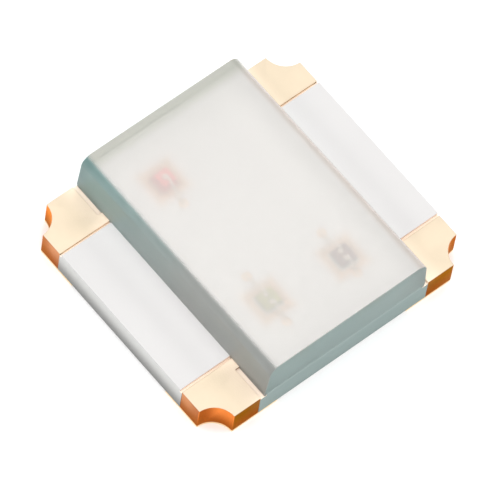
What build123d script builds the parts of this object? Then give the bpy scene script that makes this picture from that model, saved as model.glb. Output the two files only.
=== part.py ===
from build123d import *
import os
from math import radians, tan

os.makedirs("parts", exist_ok=True)

# A red, green and blue chip light: three dies on a white board, under one moulded strip of clear resin.
# X runs along the strip, Y across it and Z up. The origin is under the middle, on the solder side.

# The whole chip, as sawn from its panel
package_length = 3.2
package_width = 3.6

# The board, and the copper that is plated on both faces, on the sides at the corners and in the notches
laminate_thickness = 0.30
copper_thickness = 0.03
edge_plating = 0.03
notch_radius = 0.265

# The lands beside the strip, and the necks that lead in under it
land_length = 0.56
land_to_lens = 0.05
neck_width = 0.13
neck_root_radius = 0.025

# The lands on the solder side
bottom_land_length = 0.80
bottom_land_width = 0.90

# The white mask over the top face
mask_over_copper = 0.015
mask_clearance = 0.03
mask_step_under_lens = 0.03
die_window_side = 0.30
bond_window_diameter = 0.11

# The green mark on the solder side, a triangle whose square corner points to the common anode
mark_thickness = 0.02
mark_leg = 0.90
mark_offset = 0.34

# The moulded strip
lens_height = 0.51
lens_foot_width = 2.24
lens_draft = 4
lens_edge_radius = 0.14

# The copper under the strip
trace_width = 0.13
die_pad_side = 0.34
anode_bus_y = 0.05

# The three dies, each set in from the middle of the neck that feeds it
die_side = 0.21
red_die_height = 0.17
red_die_taper = 6
clear_die_height = 0.094
mesa_height = 0.006
mesa_margin = 0.010
cathode_clearance = 0.006
red_die_inset = 0.135
red_die_y = -0.42
green_die_inset = 0.305
green_die_y = -0.44
blue_die_inset = 0.235
blue_die_y = 0.54

# The glue that holds each die, with a small rim round its foot
attach_thickness = 0.012
attach_rim_height = 0.030
attach_spread = 0.030
attach_lip = 0.008
attach_corner_radius = 0.030

# The metal pads on the dies
electrode_thickness = 0.005
red_electrode_diameter = 0.090
clear_electrode_diameter = 0.066
electrode_inset = 0.052

# Gold wire, drawn eight-sided, with a ball on the die and a fan-shaped stitch on the copper
wire_diameter = 0.025
wire_sides = 8
ball_diameter = 0.058
ball_height = 0.018
ball_shoulder = 0.008
loop_rise = 0.085
loop_bend_radius = 0.026
stitch_run = 0.055
stitch_lift = 0.042
landing_bend_radius = 0.050
stitch_length = 0.070
stitch_width = 0.048
stitch_bulge = 0.012
stitch_thickness = 0.007
red_bond_reach = 0.33
green_bond_reach = 0.36
blue_bond_reach = 0.36

# Heights of the layers
laminate_bottom = copper_thickness
laminate_top = laminate_bottom + laminate_thickness
copper_top = laminate_top + copper_thickness
mask_top = copper_top + mask_over_copper
lens_top = mask_top + lens_height
die_foot = copper_top + attach_thickness

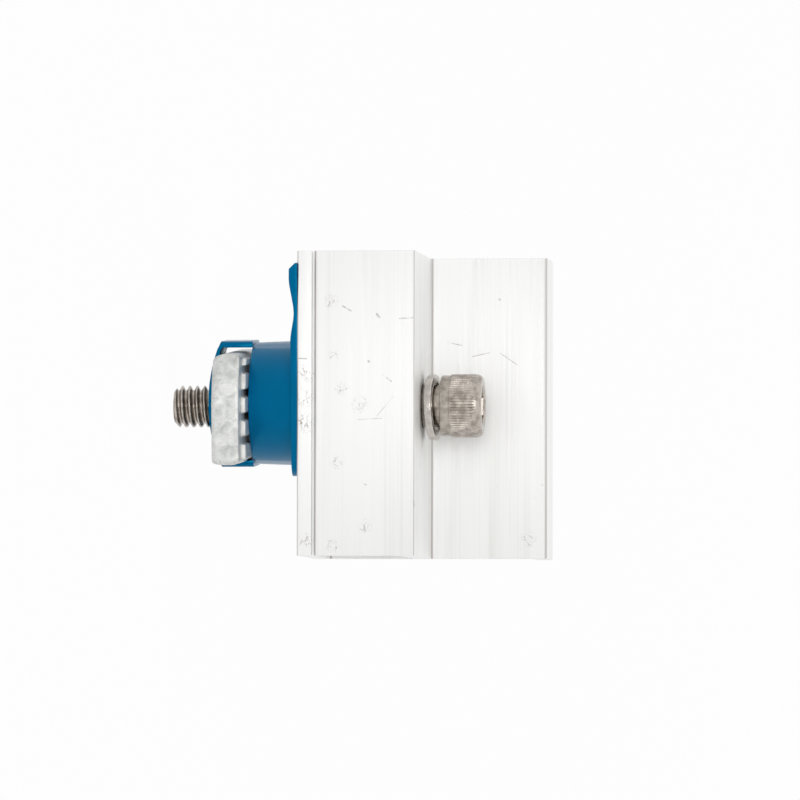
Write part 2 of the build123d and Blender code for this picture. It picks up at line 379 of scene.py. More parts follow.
def smoothBetweenCreases(piece, creaseDegrees):
    piece.data.shade_smooth()
    mesh = bmesh.new()
    mesh.from_mesh(piece.data)
    for edge in mesh.edges:
        if len(edge.link_faces) == 2 and edge.calc_face_angle() > math.radians(creaseDegrees):
            edge.smooth = False
    mesh.to_mesh(piece.data)
    mesh.free()


def applyModifiers(piece):
    bpy.context.view_layer.update()
    evaluated = piece.evaluated_get(bpy.context.evaluated_depsgraph_get())
    mesh = bpy.data.meshes.new_from_object(evaluated)
    old = piece.data
    piece.modifiers.clear()
    piece.data = mesh
    bpy.data.meshes.remove(old)
    mesh.name = piece.name
    return piece


def growTree(name, sizes):
    tree = bpy.data.node_groups.new(name, "GeometryNodeTree")
    tree.interface.new_socket("Geometry", in_out="INPUT", socket_type="NodeSocketGeometry")
    kinds = {int: "NodeSocketInt", float: "NodeSocketFloat"}
    for label, value in sizes.items():
        tree.interface.new_socket(label, in_out="INPUT", socket_type=kinds[type(value)])
    tree.interface.new_socket("Finish", in_out="INPUT", socket_type="NodeSocketMaterial")
    tree.interface.new_socket("Geometry", in_out="OUTPUT", socket_type="NodeSocketGeometry")
    source = tree.nodes.new("NodeGroupInput")
    return tree, source.outputs


def closeTree(tree, geometry, finish):
    real = addNode(tree, "GeometryNodeRealizeInstances", links={0: geometry})
    painted = addNode(tree, "GeometryNodeSetMaterial", links={"Geometry": real, "Material": finish})
    addNode(tree, "NodeGroupOutput", links={0: painted})


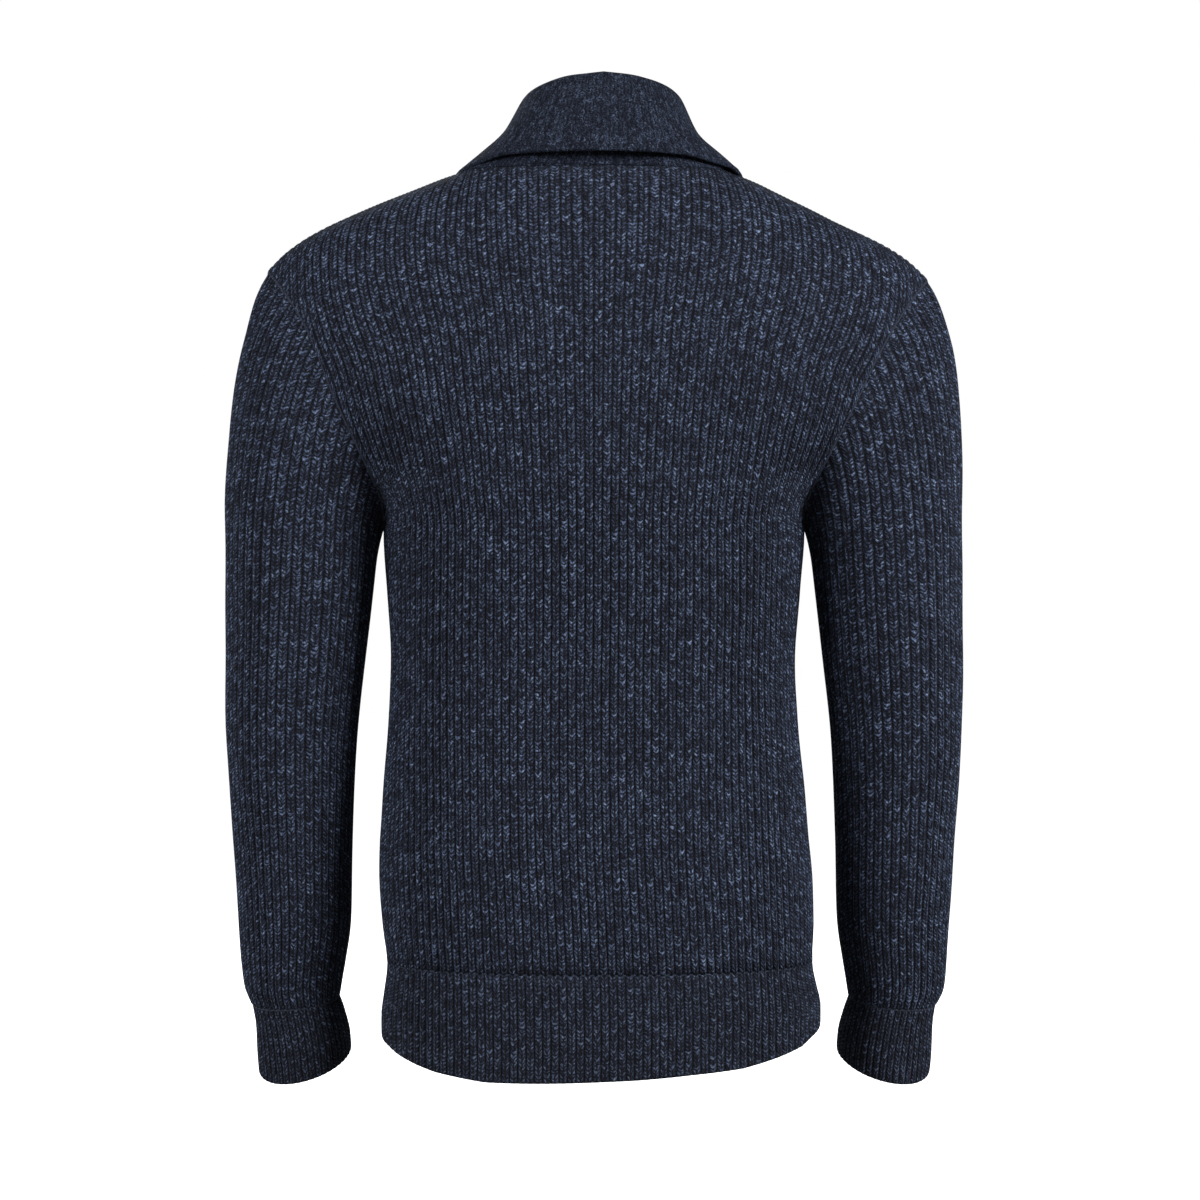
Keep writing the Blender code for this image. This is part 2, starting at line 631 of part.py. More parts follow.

####

Print the lines above, unchanged, from the start of the records to the line with "notch_radius = 0.265", including that final line.

--- CORRECT RESULT ---
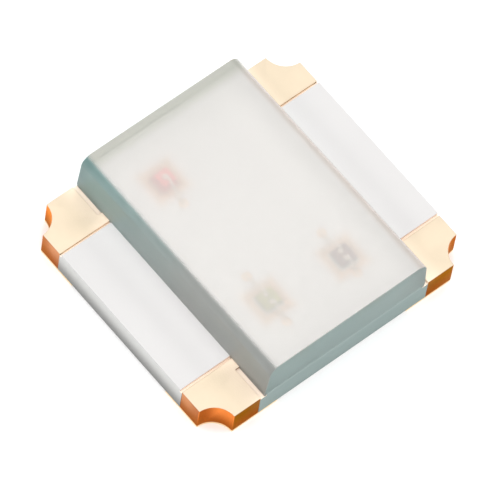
What build123d script builds the parts of this object? Then give the bpy scene script that makes this picture from that model, saved as model.glb. Output the two files only.
=== part.py ===
from build123d import *
import os
from math import radians, tan

os.makedirs("parts", exist_ok=True)

# A red, green and blue chip light: three dies on a white board, under one moulded strip of clear resin.
# X runs along the strip, Y across it and Z up. The origin is under the middle, on the solder side.

# The whole chip, as sawn from its panel
package_length = 3.2
package_width = 3.6

# The board, and the copper that is plated on both faces, on the sides at the corners and in the notches
laminate_thickness = 0.30
copper_thickness = 0.03
edge_plating = 0.03
notch_radius = 0.265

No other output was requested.